- [Written exercise] Print the records below from the first line through the line containing "swelled three-drawer chest.", both included, word for word.

Rows from a 3D modeling dataset
● ● ● ● ●

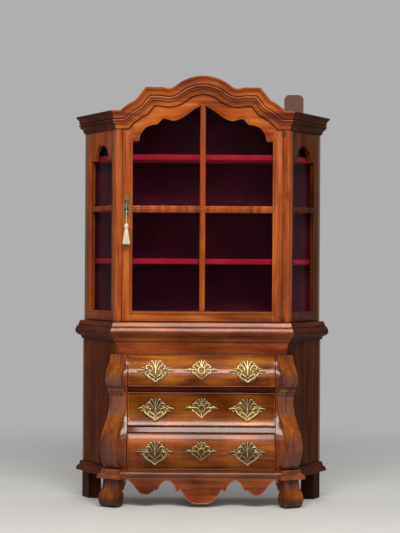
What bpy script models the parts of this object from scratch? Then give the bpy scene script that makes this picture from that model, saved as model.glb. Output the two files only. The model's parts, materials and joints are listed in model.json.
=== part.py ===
"""Glazed china cabinet on a swelled three-drawer chest.

Metres, +Z up, the front faces -Y. The plan is a trapezium: a flat front, two canted sides
and a flat back. While the pieces are made, y = 0 is the front of the upper case; at the end
everything moves so that the origin is the bottom centre of the whole cabinet.
"""

import math

import bmesh
import bpy
from mathutils import Matrix, Vector

COLLECTION_NAME = "china_cabinet"

# Clearances
GAP = 0.0003
DOOR_GAP = 0.0018
ARCH_GAP = 0.0035
DRAWER_GAP = 0.0015
KEY_CLEARANCE = 0.0007

# Plan of the upper case, and the small step out to the lower case
FRONT_HALF = 0.346
REAR_HALF = 0.4895
CASE_DEPTH = 0.250
LOWER_STEP = 0.004
BACK_THICKNESS = 0.0117

# Levels
UPPER_FLOOR_Z = 0.735
SHOULDER_Z = 1.508
WAIST_LOW_Z = 0.659
FRIEZE_LOW_Z = 0.6065
CASE_FOOT_Z = 0.105

# Outline of the arched header, right half, measured from the centre line
SHOULDER_X = 0.299
FOOT_OF_STEP = (0.2246, 1.565)
HEAD_OF_STEP = (0.195, 1.601)
LEDGE_END_X = 0.1693
STEP_BULGE = 0.0055
DIP_RADIUS = 0.112
DIP_START_SLOPE = math.radians(16.0)
ARCH_SLOPE = math.radians(40.0)

# Cornice
CORNICE_HEIGHT = 0.070
CORNICE_REACH = 0.0333
ROOF_TOP = 0.060
ROOF_THICKNESS = 0.012

# Upper case pieces
FACE_THICKNESS = 0.024
POST_INNER_X = 0.3225
SIDE_THICKNESS = 0.018
PANE_THICKNESS = 0.003
PANE_LAP = 0.008
SIDE_FRONT_STILE = 0.012
SIDE_REAR_STILE = 0.049
SIDE_OPENING_LOW_Z = 0.777
SIDE_SHOULDER_Z = 1.388
SIDE_ARCH_SHOULDER = 0.0305
SIDE_BAR_Z = 1.192
SIDE_BAR_HEIGHT = 0.020
FLOOR_FRAME_HEIGHT = 0.040
FLOOR_BOARD = 0.018
FLOOR_RIM = 0.030
SHELF_TOPS = (0.989, 1.201, 1.408)
SHELF_THICKNESS = 0.021
SHELF_FRONT_Y = 0.036
UPSTAND_X = (0.338, 0.417)
UPSTAND_HEIGHT = 0.1057
UPSTAND_THICKNESS = 0.014
UPSTAND_CORNER = 0.020

# Door
DOOR_THICKNESS = 0.018
DOOR_STILE = 0.0402
DOOR_TOP_RAIL = 0.045
DOOR_BOTTOM_RAIL = 0.040
DOOR_FOOT_GAP = 0.002
BAR_WIDTH = 0.022
CROSS_BAR_Z = 1.187
CROSS_BAR_HEIGHT = 0.028
HINGE_RADIUS = 0.0042
HINGE_HEIGHT = 0.025
HINGE_LEAF = 0.001
HINGE_LEAF_DEPTH = 0.018

# Lock, key and tassel, on the left stile
LOCK_X = -0.3035
LOCK_Z = 1.193
LOCK_SIZE = (0.028, 0.014, 0.060)
BOLT_SIZE = (0.024, 0.006, 0.014)
DOOR_PLATE_CENTRE_Z = 1.195
KEY_RADIUS = 0.0022
BOW_RADIUS = 0.0085
BOW_WIRE = 0.0017
HANG_Y = -0.0215
CORD_DIAMETER = 0.0024
CORD_POINTS = 10
TASSEL_TOP_Z = 1.127
TASSEL_HEIGHT = 0.083
TASSEL_RADIUS = 0.0165

# Scroll trusses on the front corners; swell is measured outwards along the diagonal
TRUSS_X = 0.3295
TRUSS_Y = 0.018
TRUSS_WIDTH = 0.074
TRUSS_BACK = -0.002
TRUSS_TOP_Z = 0.6055
TRUSS_TOP_SWELL = 0.010
TONGUE_TOP_Z = 0.655
UPPER_PEAK_Z = 0.505
UPPER_PEAK_SWELL = 0.050
UPPER_ROLL_END = (0.040, 0.4785)
COLLAR = ((0.030, 0.4745), (0.032, 0.4585), (0.024, 0.4575), (0.024, 0.4470))
NECK_TOP_Z = 0.440
NECK_Z = 0.410
NECK_SWELL = 0.017
LOWER_PEAK_Z = 0.240
LOWER_PEAK_SWELL = 0.086
TRUSS_FOOT_SWELL = 0.050

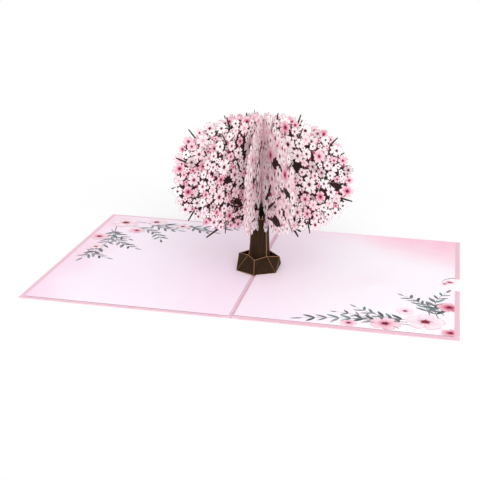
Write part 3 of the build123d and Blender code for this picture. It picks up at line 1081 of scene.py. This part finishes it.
def trim_to_panel(spray, corner):
    """Cuts off what runs past the two panel edges that meet in the corner."""
    select_only([spray])
    set_mode("EDIT")
    for x, y in ((corner[0], 0), (0, corner[1])):
        bpy.ops.mesh.select_all(action="SELECT")
        outward = Vector((x, y, 0)).normalized()
        bpy.ops.mesh.bisect(
            plane_co=Vector((x, y, 0)) * mm, plane_no=outward, use_fill=True, clear_outer=True)
    set_mode("OBJECT")


right_spray = print_spray(
    "right_panel_spray", (123.9, -85.9), -1, 1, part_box("right_panel")[1].z,
    [((18, 9), (84, 6), 5, 8, 10), ((8, 22), (5, 68), -5, 6, 9), ((22, 18), (56, 30), -4, 5, 9),
     ((14, 28), (30, 56), 4, 5, 8), ((44, 12), (66, 20), 2, 3, 7), ((26, 14), (44, 22), -2, 3, 8),
     ((6, 30), (20, 48), 2, 3, 8), ((30, 4), (52, 12), 2, 3, 7)],
    [(58, 5, 5.0, "pink"), (28, 31, 5.4, "pale"), (38, 9, 9.0, "pink"), (3, 43, 7.5, "rose"),
     (16, 17, 11.5, "pale"), (2, 4, 5.5, "rose")],
    (36, 40, 16, 8), random.Random(5))
left_spray = print_spray(
    "left_panel_spray", (-123.9, 85.9), 1, -1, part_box("left_panel")[1].z,
    [((20, 11), (98, 7), 5, 9, 10), ((9, 26), (9, 98), -5, 8, 10), ((20, 22), (48, 48), -5, 5, 9),
     ((14, 44), (36, 70), 4, 5, 9), ((56, 8), (80, 22), 3, 4, 8), ((6, 80), (24, 94), 2, 3, 8),
     ((30, 14), (54, 24), 2, 4, 8), ((8, 34), (26, 52), 2, 3, 8)],
    [(80, 5, 5.5, "rose"), (55, 14, 6.0, "pale"), (26, 32, 6.0, "pink"), (34, 9, 8.0, "pale"),
     (5, 52, 7.0, "pink"), (13, 16, 10.0, "pale"), (10, 74, 5.0, "pale")],
    (10, 42, 42, 6), random.Random(11))
for spray in (right_spray, left_spray):
    print(spray.name, len(spray.data.polygons), "faces")


# %% [markdown]
# Two small blossoms on the note card show through the thumb notch, and travel with the note.

# %% Print the note card
note_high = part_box("notecard")[1]
copies = []
for a, b, radius, ink_name, turn in ((3.2, 2.4, 3.0, "rose", 20), (6.4, -1.2, 2.6, "pink", 200)):
    spot = Vector((note_high.x - a * mm, b * mm, note_high.z + 0.02 * mm))
    out = Matrix.Rotation(math.radians(turn), 3, "Z") @ Vector((0, 1, 0))
    size = radius * mm
    copies.append(lay_copy(panel_blossom, panel_inks[ink_name], spot, out, UPWARDS, size, size))
note_print = join_pieces("note_blossoms", copies, "note")
print(note_print.name, len(note_print.data.polygons), "faces")


# %% [markdown]
# The models were only patterns to copy from, so they go.

# %% Finish
for model in [rim_model, small_model, leaf_model, twig_model, panel_blossom, panel_leaf] + limb_models:
    bpy.data.objects.remove(model)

● ● ● ● ●

- [Result]
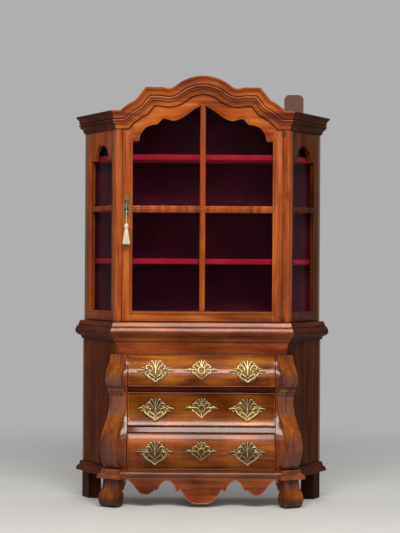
What bpy script models the parts of this object from scratch? Then give the bpy scene script that makes this picture from that model, saved as model.glb. Output the two files only. The model's parts, materials and joints are listed in model.json.
=== part.py ===
"""Glazed china cabinet on a swelled three-drawer chest.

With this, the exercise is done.